SET PROBLEM
Report every line from the material that contains the word "down".
* begin *
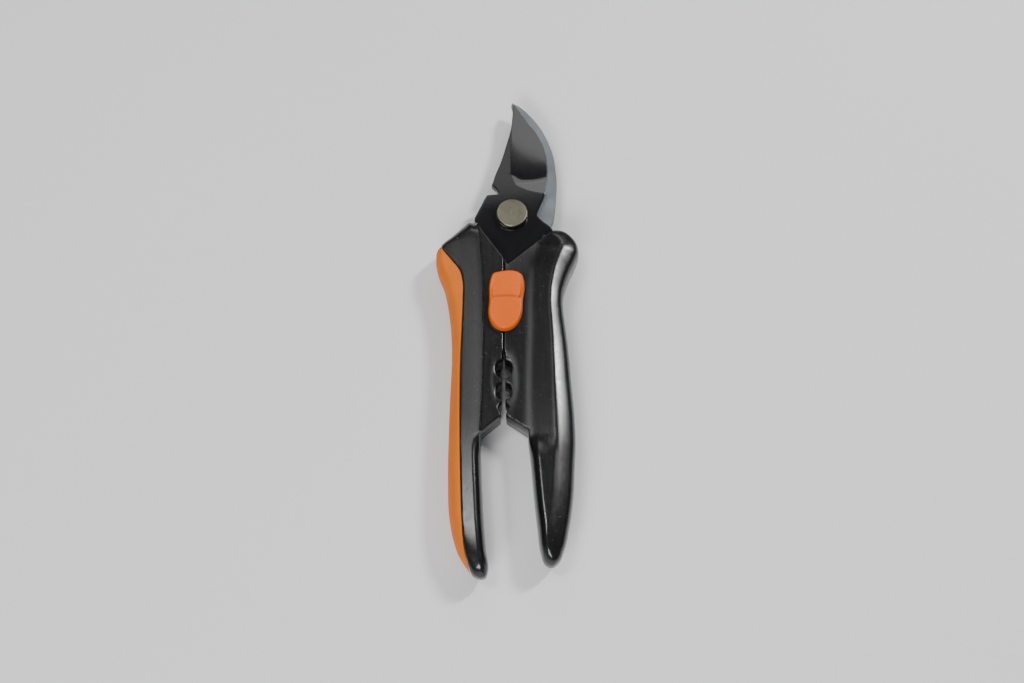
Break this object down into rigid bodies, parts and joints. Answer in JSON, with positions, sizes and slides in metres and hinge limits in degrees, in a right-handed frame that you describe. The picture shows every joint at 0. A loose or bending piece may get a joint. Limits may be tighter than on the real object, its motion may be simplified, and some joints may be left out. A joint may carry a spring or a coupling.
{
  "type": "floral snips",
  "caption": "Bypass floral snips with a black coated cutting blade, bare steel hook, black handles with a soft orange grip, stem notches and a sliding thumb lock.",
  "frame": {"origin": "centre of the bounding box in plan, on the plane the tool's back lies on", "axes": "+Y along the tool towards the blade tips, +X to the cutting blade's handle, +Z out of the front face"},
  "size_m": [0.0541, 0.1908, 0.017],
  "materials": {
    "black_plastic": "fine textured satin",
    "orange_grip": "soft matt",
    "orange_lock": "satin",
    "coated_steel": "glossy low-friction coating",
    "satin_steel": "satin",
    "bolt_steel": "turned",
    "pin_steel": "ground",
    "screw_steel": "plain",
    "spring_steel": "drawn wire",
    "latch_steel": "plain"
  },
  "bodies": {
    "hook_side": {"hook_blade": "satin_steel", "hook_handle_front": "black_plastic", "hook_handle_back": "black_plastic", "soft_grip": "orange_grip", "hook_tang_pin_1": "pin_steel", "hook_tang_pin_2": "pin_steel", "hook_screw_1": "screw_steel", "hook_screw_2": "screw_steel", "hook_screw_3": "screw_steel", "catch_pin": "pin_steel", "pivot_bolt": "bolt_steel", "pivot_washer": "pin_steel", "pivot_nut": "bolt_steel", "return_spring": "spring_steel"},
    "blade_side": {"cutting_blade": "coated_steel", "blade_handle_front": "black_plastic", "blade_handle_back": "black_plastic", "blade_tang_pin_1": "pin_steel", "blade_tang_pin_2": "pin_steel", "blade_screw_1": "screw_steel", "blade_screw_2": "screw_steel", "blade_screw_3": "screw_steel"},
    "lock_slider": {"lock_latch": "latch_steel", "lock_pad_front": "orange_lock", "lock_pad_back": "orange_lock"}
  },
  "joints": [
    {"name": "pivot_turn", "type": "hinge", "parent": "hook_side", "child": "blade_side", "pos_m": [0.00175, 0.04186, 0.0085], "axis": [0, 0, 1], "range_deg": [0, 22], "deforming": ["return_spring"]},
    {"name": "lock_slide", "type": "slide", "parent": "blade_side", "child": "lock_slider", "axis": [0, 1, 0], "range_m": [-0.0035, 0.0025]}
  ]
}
* end *
* begin *
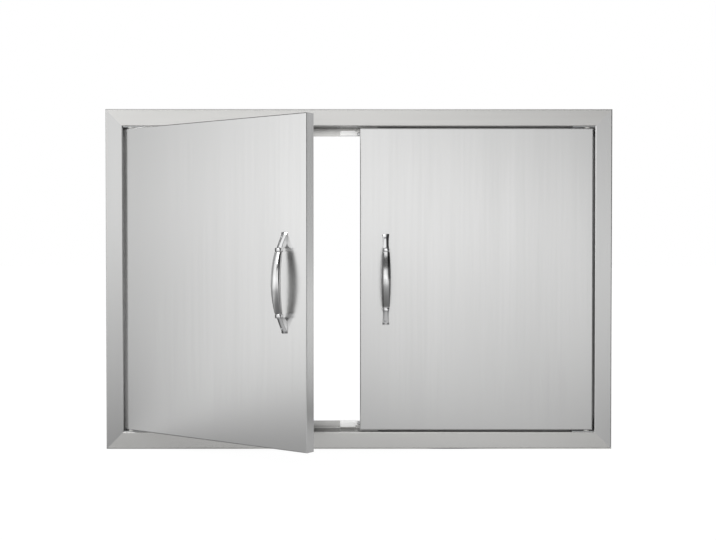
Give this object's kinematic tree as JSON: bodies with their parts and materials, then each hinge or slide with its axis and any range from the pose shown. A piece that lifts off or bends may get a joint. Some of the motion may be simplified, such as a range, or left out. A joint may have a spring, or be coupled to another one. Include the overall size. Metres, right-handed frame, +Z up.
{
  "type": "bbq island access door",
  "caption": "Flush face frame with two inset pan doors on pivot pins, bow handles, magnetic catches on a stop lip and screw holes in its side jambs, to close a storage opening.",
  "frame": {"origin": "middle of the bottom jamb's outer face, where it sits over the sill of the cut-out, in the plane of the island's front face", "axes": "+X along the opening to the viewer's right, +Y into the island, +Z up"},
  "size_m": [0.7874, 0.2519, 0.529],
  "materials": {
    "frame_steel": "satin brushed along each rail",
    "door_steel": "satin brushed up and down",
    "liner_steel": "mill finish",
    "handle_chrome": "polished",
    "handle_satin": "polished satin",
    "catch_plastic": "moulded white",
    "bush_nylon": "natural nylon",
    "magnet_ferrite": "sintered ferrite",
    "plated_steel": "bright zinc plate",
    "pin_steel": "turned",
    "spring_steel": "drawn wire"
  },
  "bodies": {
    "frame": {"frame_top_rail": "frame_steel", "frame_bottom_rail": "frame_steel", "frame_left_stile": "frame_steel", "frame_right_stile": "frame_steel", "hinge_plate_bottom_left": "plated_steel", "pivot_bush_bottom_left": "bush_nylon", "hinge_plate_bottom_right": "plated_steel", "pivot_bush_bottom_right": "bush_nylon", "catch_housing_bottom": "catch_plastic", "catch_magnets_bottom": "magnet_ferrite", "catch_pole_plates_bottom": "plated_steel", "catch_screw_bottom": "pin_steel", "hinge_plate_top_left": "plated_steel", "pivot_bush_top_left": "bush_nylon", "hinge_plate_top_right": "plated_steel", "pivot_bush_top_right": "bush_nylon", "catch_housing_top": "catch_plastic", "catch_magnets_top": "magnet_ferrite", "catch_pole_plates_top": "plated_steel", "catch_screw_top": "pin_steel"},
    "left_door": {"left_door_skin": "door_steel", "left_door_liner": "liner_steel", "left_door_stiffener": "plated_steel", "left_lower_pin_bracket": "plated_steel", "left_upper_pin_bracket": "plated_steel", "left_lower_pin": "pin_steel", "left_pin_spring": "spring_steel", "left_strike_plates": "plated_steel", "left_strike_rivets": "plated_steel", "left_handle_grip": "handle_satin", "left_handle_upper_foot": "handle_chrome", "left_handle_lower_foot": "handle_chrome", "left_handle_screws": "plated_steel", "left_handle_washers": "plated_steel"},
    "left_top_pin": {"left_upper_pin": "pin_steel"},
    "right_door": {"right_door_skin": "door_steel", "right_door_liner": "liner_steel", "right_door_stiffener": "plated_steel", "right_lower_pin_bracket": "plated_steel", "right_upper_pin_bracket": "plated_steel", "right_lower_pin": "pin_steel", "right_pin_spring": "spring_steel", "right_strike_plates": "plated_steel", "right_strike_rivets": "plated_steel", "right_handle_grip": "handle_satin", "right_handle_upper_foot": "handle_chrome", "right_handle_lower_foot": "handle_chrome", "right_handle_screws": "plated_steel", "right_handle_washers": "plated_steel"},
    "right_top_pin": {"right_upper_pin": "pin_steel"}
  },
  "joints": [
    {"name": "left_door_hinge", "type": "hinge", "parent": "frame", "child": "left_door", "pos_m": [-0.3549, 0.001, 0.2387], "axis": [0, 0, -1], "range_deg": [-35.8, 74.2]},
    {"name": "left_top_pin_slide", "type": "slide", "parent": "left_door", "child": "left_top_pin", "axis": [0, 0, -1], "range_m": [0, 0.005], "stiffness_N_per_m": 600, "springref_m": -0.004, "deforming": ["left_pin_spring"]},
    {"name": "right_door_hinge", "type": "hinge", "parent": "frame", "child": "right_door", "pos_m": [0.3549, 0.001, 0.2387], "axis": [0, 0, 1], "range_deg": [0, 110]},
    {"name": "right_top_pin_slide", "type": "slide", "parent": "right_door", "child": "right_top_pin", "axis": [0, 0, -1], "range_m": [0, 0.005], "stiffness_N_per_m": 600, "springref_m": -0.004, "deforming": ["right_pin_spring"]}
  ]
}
* end *
WRITTEN RESPONSE
Break this object down into rigid bodies, parts and joints. Answer in JSON, with positions, sizes and slides in metres and hinge limits in degrees, in a right-handed frame that you describe. The picture shows every joint at 0. A loose or bending piece may get a joint. Limits may be tighter than on the real object, its motion may be simplified, and some joints may be left out. A joint may carry a spring or a coupling.
    "door_steel": "satin brushed up and down",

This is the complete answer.